Depois disso, confesso que perdi o desenrolar da situação, contudo, em março, deram-se as eleições regionais nos Países Baixos. O resultado foi claríssimo, o BBB, um partido recente formado por agricultores, ganhava de forma clara ao partido de Mark Rutte. O BBB tornava-se um fenómeno impressionante de ascensão eleitoral, fundado em 2019 na sequência de outros protestos de agricultores e por uma razão que era clara: não se sentiam representados pelos políticos que tinham. Nas eleições gerais de 2021, o partido tinha conseguido eleger apenas um lugar para a Casa dos Representantes, estando muito longe dos 34 lugares alcançados pelo VVD de Mark Rutte. No entanto, as últimas sondagens, para as eleições gerais de 2025, já dão ao BBB mais de 50 lugares.
Numa entrevista ao Dutch News no final de 2021, a líder do BBB, Caroline van der Plas, explicava que as pessoas se sentiam cansadas e que cerca de 70 a 80% dos holandeses tinha uma formação vocacional, mas as políticas do país eram determinadas exclusivamente por pessoas com estudos universitários. Não sei se será esta dicotomia a chave do sucesso do BBB, mas parece-me claro que os eleitores não se sentem representados pelos eleitos e esse fosso é cada vez maior. Seja fruto de um problema de formação de elites europeias, ou da cultura de entretenimento, parece que as sociedades ocidentais perderam as ligações entre as diferentes partes.

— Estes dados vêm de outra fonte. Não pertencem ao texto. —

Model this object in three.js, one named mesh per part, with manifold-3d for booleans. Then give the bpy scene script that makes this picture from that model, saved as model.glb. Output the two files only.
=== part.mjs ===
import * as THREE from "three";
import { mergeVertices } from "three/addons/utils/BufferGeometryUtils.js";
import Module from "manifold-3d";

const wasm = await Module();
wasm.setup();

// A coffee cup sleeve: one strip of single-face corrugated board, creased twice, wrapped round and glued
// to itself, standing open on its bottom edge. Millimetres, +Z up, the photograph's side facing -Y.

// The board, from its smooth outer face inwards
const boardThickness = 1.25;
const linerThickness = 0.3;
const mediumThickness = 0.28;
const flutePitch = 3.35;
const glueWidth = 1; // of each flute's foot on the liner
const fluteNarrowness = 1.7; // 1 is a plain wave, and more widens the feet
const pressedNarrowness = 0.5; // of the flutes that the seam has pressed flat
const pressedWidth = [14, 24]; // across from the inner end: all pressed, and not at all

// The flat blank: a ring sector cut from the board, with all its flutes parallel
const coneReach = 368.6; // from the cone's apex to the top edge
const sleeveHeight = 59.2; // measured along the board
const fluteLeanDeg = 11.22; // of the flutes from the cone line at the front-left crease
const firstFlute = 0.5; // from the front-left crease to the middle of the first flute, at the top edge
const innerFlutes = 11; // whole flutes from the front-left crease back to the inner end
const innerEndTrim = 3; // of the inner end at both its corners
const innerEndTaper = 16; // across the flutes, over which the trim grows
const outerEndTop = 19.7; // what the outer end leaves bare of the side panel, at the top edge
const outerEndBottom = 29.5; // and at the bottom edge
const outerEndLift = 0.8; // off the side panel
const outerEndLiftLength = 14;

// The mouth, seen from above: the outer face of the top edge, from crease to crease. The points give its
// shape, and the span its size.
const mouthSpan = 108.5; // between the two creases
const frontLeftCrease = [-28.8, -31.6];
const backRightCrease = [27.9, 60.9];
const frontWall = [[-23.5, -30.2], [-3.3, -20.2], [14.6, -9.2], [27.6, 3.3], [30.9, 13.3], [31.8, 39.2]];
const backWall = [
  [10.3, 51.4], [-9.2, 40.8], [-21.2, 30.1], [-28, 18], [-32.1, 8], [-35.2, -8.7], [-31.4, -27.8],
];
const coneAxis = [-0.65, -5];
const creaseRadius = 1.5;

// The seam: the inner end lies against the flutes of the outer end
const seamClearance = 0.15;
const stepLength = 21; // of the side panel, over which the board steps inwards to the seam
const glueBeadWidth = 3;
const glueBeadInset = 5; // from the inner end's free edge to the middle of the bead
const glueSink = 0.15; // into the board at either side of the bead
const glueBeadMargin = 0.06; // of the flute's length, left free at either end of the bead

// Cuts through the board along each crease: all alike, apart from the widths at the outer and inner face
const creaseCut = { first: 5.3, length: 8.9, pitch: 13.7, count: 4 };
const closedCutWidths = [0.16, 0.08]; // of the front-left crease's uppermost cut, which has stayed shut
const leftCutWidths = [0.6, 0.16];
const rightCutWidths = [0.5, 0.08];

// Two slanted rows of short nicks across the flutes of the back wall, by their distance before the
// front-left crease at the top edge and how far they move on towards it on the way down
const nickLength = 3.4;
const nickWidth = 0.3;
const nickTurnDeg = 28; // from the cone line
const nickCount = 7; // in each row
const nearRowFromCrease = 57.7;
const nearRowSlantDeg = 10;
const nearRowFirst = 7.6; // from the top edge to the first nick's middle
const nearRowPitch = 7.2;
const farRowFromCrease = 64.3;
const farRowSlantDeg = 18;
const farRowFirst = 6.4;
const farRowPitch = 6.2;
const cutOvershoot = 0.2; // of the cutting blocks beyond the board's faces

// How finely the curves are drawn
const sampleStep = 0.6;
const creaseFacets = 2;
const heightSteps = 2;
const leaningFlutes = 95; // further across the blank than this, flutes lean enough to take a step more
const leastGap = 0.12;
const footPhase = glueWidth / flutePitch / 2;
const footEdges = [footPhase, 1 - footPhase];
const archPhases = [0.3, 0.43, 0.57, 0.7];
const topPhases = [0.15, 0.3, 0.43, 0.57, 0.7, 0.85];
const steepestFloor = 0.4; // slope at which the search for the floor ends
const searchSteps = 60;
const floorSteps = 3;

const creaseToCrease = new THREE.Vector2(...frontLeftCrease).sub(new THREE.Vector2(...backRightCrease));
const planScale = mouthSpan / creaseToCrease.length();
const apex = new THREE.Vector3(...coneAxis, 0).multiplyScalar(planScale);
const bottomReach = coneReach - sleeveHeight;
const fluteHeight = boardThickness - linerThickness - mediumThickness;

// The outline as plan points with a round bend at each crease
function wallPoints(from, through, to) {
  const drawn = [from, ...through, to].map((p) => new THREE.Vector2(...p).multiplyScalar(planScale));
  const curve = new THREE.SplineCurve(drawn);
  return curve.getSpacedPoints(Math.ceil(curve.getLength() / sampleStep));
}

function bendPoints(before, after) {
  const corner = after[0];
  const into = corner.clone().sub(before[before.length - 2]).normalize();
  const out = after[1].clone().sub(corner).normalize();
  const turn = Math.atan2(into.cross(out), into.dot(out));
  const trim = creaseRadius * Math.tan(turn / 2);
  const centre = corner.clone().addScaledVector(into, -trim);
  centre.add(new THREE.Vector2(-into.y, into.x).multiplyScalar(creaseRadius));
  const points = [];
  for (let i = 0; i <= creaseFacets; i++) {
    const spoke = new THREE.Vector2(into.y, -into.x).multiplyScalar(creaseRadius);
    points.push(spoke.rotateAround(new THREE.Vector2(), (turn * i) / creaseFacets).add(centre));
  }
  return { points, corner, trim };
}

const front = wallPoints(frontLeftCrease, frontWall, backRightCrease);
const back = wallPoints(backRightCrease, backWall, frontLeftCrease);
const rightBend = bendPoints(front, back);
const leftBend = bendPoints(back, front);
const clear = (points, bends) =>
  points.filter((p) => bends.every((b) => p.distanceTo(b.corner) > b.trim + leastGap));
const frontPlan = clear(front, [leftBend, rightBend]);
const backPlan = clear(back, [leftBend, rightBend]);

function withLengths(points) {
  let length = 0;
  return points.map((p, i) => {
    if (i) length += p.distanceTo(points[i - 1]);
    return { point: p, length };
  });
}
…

O establishment político fala de uma crise das democracias e instituições, contudo gostava de fazer uma distinção. Uma coisa é a crise dos partidos tradicionais que dá origem ao surgimento de novos partidos e de uma certa competitividade no sistema político. Outra, será uma crise das instituições que são o pilar do estado democrático. Ou seja, ficaria preocupado com as instituições, caso as pessoas que não se sentissem representadas nos partidos tradicionais, não tivessem novas oportunidades de voto. Isso sim, implicaria um risco enorme. Uma crise nos partidos tradicionais não é uma crise nas instituições democráticas.
Como tal, Rutte levou com um trator em 2023, Macron arrisca-se a ser o próximo e as eleições europeias serão muito interessantes. No fim, o BBB relembra-nos a verdade fundamental nas democracias: o povo é sempre soberano!